Self Assessment tax returns are generally issued each year in April, and ask for details of income and capital gains for the tax year ended on 5 April. You must complete and send us the Trust and Estate tax return by:
- 30 September, if you want us to calculate the tax due, or
- 31 January in the following year if you intend calculating your own liability
- If we get your tax return after 30 September, we cannot guarantee to let you know how much you owe in time for you to pay by 31 January. This means that you have to estimate how much to pay. If you pay too little, you will have to pay interest and possibly a surcharge.
When do I have to pay any tax due?
As trustee, you may need to pay the tax due for any one year in three instalments:
- a payment on account on 31 January in the tax year
- another payment on account on 31 July after the end of the tax year, and
- a final payment on the following 31 January, if there is any more due
- The first and second payments on account are usually equal to half of the total liability for the previous year (excluding capital gains tax), while the final payment is a balancing payment.
I am not the only trustee. Are we all liable to pay tax due?
All trustees of an individual trust are jointly liable for any tax due, not just a share of it. However, where there is more than one trustee acting you normally arrange for one person, known as the ‘principal acting trustee’, to deal with the Inland Revenue on your behalf.

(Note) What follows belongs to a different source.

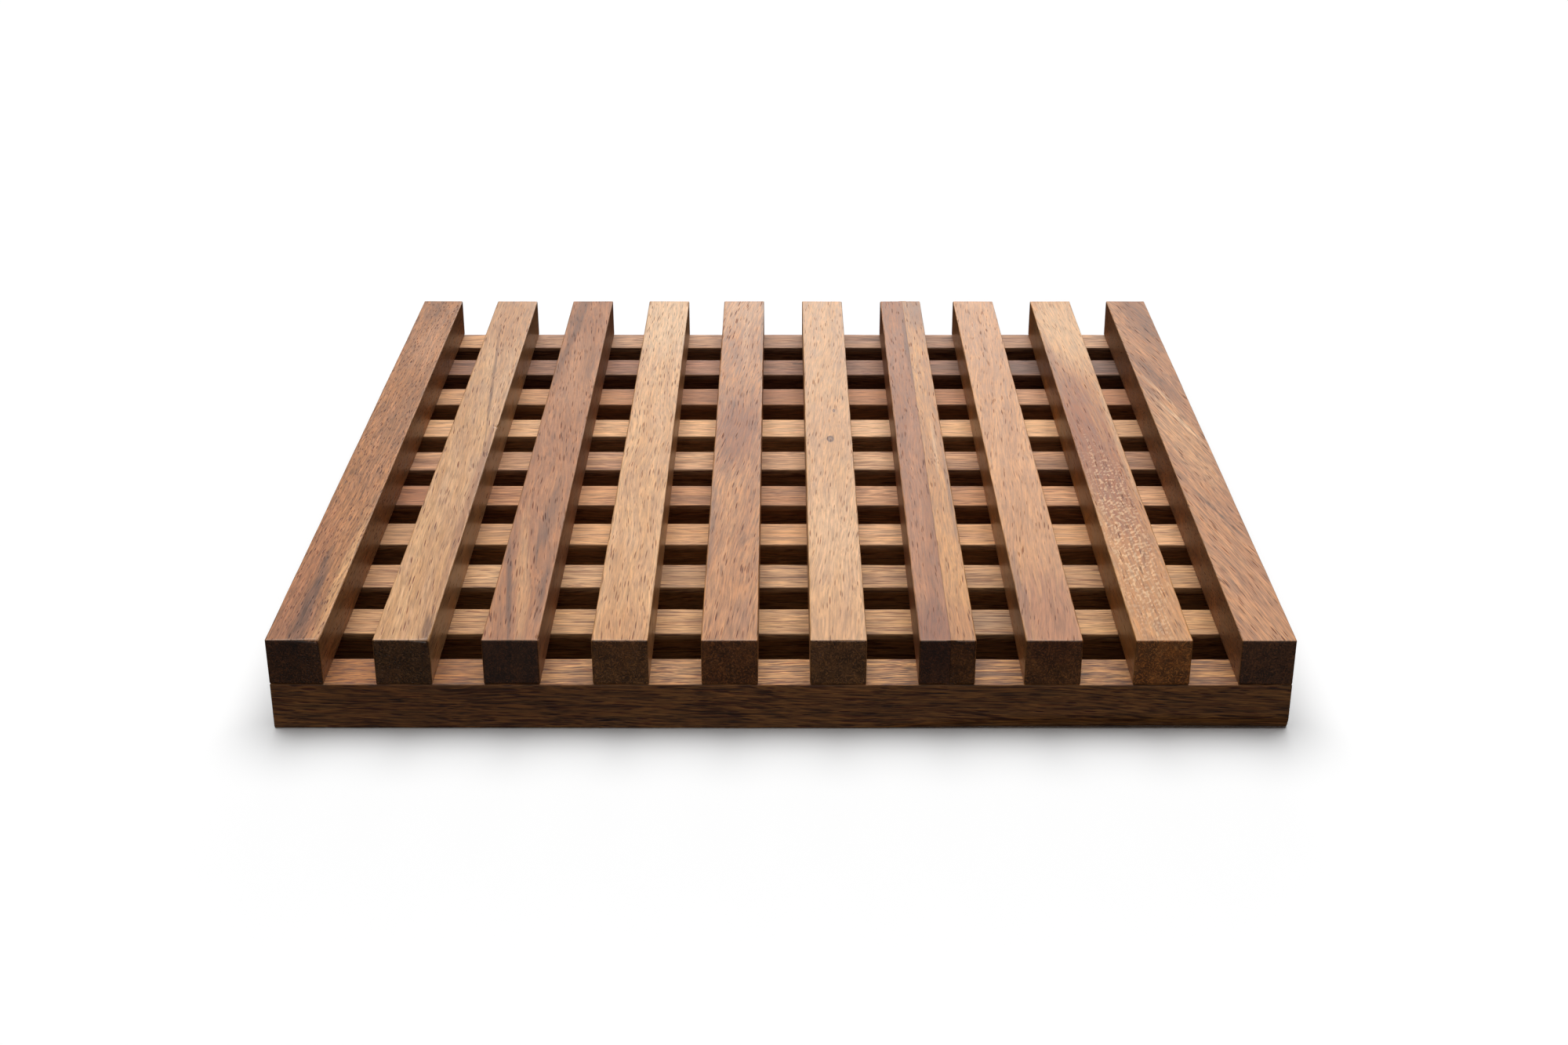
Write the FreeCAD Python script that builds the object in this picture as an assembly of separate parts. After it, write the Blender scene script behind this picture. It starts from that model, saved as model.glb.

The actions of the principal acting trustee are treated as actions of all of the trustees, so
- if he or she deals with everything properly, all of you will be treated as fulfilling your tax obligations
- if he or she fails to fulfil the tax obligations, then you are all treated as failing to meet those obligations
- We can recover any tax or interest on tax from any trustee if the principal acting trustee does not pay. Any trustee can be held liable for penalties or surcharges incurred during the period he or she was a trustee.